I think all you can do is pray that she doesn’t do anything too hasty.
 
As with any friend or family member, it’s their life and all you can do is be honest with them about your feelings and let them live their live as they see fit.
 
I wouldn’t get involved until you know what’s really going on. It sounds odd she only got one kid… Something doesn’t sound right.
 
Choosing one child over another cant have good repucussions later in life I don’t think.My first reaction was …wow…
Praying.
 
First, you should pray for her.
Second, I suspect there is more to this story than what you’re getting right now.
People suddenly going through a divorce often have some reason they may not share right away.

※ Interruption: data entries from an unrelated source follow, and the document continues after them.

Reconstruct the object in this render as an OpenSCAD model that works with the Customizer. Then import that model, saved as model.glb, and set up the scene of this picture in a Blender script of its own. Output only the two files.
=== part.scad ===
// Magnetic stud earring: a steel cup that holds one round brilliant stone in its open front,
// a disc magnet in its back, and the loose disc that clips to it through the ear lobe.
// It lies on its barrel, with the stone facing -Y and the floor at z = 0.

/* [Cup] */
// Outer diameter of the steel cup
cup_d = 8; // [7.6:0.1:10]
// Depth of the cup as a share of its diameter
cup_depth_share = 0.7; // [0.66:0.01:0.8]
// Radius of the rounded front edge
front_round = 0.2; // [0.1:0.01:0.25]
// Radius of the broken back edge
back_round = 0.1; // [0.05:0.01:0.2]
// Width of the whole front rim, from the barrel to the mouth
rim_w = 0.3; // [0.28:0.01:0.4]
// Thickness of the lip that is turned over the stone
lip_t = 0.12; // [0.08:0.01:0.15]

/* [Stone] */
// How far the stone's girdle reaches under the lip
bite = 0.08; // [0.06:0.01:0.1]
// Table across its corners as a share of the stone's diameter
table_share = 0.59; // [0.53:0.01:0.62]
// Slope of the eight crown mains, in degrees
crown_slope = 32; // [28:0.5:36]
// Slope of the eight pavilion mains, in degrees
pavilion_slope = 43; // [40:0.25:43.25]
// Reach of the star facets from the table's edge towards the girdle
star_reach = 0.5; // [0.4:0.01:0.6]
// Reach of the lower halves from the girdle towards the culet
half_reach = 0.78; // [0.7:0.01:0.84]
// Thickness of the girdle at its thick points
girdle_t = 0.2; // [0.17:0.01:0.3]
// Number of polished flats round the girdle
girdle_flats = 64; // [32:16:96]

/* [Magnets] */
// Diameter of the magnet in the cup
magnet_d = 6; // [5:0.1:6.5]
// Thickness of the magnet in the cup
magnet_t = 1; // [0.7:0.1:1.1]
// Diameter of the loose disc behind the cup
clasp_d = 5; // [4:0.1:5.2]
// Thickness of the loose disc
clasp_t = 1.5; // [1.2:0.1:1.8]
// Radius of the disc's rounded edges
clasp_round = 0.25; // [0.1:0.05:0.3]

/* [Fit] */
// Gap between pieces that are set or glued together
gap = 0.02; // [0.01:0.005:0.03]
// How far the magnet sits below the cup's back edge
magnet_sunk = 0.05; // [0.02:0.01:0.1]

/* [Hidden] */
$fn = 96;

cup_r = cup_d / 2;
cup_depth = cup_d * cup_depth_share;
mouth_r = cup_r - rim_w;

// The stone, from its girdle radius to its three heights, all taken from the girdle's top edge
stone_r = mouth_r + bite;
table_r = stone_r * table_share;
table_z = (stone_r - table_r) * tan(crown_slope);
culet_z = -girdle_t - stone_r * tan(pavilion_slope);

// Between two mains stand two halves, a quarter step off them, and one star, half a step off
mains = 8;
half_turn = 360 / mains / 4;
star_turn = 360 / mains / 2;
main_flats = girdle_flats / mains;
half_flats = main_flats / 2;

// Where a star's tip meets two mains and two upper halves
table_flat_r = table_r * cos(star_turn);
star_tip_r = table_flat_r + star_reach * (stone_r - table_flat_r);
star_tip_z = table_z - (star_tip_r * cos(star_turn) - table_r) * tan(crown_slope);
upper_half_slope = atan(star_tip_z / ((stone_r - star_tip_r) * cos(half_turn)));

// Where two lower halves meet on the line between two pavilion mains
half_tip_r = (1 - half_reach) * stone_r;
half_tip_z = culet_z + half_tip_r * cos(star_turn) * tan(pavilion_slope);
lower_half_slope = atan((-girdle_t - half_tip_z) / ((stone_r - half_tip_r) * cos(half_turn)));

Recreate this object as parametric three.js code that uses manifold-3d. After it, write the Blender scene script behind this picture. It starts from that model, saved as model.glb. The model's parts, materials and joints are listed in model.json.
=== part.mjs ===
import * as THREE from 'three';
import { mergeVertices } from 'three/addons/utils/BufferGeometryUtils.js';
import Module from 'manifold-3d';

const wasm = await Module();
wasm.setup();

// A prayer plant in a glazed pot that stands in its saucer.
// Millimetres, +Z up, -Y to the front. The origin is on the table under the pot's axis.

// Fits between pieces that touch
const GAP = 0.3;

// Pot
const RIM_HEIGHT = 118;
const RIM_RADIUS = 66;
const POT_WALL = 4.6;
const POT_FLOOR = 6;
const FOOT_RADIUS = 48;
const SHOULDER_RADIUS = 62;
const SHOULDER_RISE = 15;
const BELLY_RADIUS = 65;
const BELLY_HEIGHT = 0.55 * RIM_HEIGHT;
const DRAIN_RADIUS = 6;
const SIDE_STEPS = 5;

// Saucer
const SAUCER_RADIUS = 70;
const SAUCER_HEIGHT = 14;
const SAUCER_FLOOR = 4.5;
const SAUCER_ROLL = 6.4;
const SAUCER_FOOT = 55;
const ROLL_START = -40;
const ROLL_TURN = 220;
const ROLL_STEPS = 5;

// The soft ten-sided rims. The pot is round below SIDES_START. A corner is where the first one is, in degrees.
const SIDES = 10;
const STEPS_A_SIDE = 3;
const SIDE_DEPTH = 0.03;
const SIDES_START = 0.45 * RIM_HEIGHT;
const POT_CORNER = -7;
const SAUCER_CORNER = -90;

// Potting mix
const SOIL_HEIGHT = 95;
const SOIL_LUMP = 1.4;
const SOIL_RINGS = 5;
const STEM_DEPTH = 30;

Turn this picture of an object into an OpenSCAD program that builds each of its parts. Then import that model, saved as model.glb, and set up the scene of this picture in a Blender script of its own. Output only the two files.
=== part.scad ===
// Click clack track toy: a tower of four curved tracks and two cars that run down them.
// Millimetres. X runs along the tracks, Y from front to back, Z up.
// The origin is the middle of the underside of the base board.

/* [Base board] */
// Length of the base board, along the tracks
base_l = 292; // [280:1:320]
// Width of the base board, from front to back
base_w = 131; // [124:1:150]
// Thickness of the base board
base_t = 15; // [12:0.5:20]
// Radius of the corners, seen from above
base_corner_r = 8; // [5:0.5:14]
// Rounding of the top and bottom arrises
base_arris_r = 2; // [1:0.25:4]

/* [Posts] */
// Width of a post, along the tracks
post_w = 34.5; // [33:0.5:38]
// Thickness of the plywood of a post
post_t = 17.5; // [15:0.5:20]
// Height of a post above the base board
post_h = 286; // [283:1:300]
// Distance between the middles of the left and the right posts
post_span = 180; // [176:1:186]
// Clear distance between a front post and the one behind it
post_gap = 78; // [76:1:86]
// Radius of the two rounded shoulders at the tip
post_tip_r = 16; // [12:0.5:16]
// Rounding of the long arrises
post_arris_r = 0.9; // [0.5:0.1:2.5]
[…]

In my experience, women going through a divorce will often be seeking out friends to use as a support network, often just for listening to them talk and making supportive statements. If you are not comfortable being that person for your friend, be kind but honest, and let her know. Be prepared for this friendship (which honestly does not sound terribly strong from your description) to end in that case.

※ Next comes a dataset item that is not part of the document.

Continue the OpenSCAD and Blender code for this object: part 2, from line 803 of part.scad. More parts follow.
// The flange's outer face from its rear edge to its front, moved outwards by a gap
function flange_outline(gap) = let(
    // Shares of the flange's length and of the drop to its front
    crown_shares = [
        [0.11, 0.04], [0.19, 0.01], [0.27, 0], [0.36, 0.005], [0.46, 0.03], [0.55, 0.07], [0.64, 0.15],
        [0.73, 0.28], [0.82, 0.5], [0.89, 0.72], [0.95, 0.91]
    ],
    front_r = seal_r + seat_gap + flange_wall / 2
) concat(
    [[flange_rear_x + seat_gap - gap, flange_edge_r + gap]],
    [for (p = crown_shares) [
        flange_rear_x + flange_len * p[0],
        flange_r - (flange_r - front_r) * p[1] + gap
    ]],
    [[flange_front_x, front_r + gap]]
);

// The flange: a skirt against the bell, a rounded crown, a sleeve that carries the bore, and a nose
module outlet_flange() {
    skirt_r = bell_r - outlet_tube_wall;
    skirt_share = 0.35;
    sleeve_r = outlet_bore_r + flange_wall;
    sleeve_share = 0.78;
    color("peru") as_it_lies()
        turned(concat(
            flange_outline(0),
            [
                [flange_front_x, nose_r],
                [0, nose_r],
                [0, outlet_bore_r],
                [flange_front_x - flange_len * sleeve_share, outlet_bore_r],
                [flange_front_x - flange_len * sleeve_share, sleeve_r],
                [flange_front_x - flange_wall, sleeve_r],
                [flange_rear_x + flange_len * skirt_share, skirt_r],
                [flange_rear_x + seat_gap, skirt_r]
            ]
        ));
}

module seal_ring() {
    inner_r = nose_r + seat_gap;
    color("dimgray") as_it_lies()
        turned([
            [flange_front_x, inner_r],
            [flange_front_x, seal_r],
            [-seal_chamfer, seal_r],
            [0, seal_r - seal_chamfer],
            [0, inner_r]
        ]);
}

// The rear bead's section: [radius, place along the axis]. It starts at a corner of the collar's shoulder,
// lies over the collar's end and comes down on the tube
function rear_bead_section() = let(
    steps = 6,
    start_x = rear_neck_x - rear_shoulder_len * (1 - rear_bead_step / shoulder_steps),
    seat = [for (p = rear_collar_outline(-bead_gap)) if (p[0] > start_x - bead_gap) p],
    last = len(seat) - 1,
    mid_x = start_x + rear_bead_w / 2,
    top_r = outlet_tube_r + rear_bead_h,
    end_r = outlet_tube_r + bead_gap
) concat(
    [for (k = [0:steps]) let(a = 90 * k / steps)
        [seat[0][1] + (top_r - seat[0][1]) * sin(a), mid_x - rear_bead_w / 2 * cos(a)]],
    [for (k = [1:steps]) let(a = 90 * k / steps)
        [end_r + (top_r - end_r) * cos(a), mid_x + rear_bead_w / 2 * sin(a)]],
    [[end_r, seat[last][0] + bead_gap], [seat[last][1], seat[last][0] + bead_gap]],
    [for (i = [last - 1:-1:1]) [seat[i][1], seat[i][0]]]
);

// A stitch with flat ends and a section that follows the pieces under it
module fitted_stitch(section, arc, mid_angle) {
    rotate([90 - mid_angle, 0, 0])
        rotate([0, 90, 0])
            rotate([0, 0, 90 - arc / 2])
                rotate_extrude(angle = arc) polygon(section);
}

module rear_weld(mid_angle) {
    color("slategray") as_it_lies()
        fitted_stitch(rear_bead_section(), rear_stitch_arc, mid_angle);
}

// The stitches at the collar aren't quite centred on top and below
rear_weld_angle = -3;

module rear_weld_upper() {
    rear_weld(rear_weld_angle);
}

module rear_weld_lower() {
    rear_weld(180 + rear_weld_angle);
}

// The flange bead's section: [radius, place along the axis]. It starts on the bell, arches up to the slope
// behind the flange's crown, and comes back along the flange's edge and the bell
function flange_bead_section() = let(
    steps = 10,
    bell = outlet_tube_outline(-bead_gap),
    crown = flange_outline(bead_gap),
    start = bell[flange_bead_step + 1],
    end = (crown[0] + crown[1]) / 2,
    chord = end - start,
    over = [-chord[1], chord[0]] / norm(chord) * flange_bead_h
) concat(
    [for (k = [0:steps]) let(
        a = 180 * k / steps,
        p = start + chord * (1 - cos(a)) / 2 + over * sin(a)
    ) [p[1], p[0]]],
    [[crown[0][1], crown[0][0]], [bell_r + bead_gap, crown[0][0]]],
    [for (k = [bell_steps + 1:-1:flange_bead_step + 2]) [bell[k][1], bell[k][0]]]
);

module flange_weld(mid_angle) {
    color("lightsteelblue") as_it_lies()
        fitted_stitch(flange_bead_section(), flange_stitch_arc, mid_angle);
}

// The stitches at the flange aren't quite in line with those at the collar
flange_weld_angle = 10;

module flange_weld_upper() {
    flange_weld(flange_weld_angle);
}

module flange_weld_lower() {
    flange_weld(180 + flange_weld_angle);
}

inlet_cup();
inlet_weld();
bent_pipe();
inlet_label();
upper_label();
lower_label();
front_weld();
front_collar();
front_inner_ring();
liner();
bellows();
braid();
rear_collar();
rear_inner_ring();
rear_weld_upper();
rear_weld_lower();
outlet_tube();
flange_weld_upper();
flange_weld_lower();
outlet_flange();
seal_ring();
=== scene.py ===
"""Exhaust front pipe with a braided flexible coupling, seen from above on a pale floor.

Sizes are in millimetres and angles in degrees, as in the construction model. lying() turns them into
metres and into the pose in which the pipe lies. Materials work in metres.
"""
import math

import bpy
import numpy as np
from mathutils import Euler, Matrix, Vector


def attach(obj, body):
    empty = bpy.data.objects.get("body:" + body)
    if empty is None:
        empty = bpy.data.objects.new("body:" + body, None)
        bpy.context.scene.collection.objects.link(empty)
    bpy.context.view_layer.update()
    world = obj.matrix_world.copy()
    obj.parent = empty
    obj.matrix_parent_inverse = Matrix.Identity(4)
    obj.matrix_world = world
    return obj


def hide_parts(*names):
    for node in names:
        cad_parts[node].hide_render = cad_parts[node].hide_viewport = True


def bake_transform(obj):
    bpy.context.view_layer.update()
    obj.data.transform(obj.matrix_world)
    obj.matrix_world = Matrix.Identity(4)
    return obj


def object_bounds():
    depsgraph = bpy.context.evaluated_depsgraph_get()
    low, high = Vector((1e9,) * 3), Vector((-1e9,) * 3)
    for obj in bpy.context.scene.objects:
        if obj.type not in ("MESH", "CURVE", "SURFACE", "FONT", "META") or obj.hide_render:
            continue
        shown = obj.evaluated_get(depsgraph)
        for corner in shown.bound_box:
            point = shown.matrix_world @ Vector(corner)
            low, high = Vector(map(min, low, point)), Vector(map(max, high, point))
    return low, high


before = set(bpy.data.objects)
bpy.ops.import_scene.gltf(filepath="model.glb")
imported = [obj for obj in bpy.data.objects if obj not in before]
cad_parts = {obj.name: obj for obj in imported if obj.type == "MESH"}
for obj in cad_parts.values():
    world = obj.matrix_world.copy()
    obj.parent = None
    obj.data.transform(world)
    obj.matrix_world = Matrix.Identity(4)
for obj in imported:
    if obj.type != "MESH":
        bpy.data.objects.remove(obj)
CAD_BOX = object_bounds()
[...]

If on the other hand you would be comfortable inviting her over for dinner or including her in activities once in a while, feel free to do that but set limits as needed. Some people going through a divorce get a little nuts. I had a very good friend who split with her longtime husband (no kids involved as they were not able to have them) and she immediately seemed to become a cougar on the make. Apparently her spouse had made her feel unattractive or rejected her in some way so she was making up for lost time. I wasn’t comfortable with the behavior as it had been many years since I was interested in pursuing men and I had moved on to different activities that I thought were also more suitable for my age group, not to mention I was and am still happily married. She figured out quickly I was not a good party pal so now I rarely hear from her.
 
Thank you everyone. There is some really good advice here! I really appreciate it!
 
Pray for her, of course. When you meet her, I would ask questions. Like, why leave a child behind? Do you think this will have effects on him/her in the future? How will it affect the relationship between the siblings?
She does sound selfish, that’s a shame. Perhaps you can help her see that caring for her children will bring her greater satisfaction in the long run than chasing her dreams.
 
Scripture tells us to stay away from people who seem weird especially if they have made mistakes or decisions we would not have made. No, wait, that is not at all what we are commanded to do.

Love. Be Christ to this woman and her child.
 
She is extending her hand and wanting a relationship with you, so I would relish that opportunity and talk to her, tell her how you feel. Communication is the key and you don’t want to close friends and especially family members out of your life. Life is just way too short for this matters.
 
I will continue to pray for her family and hope that the marriage can be saved and she will decide to postpone the move. I talked to my grandmother who knows a bit more about the situation. It sounds like the other daughter will be going eventually moving too so that is good.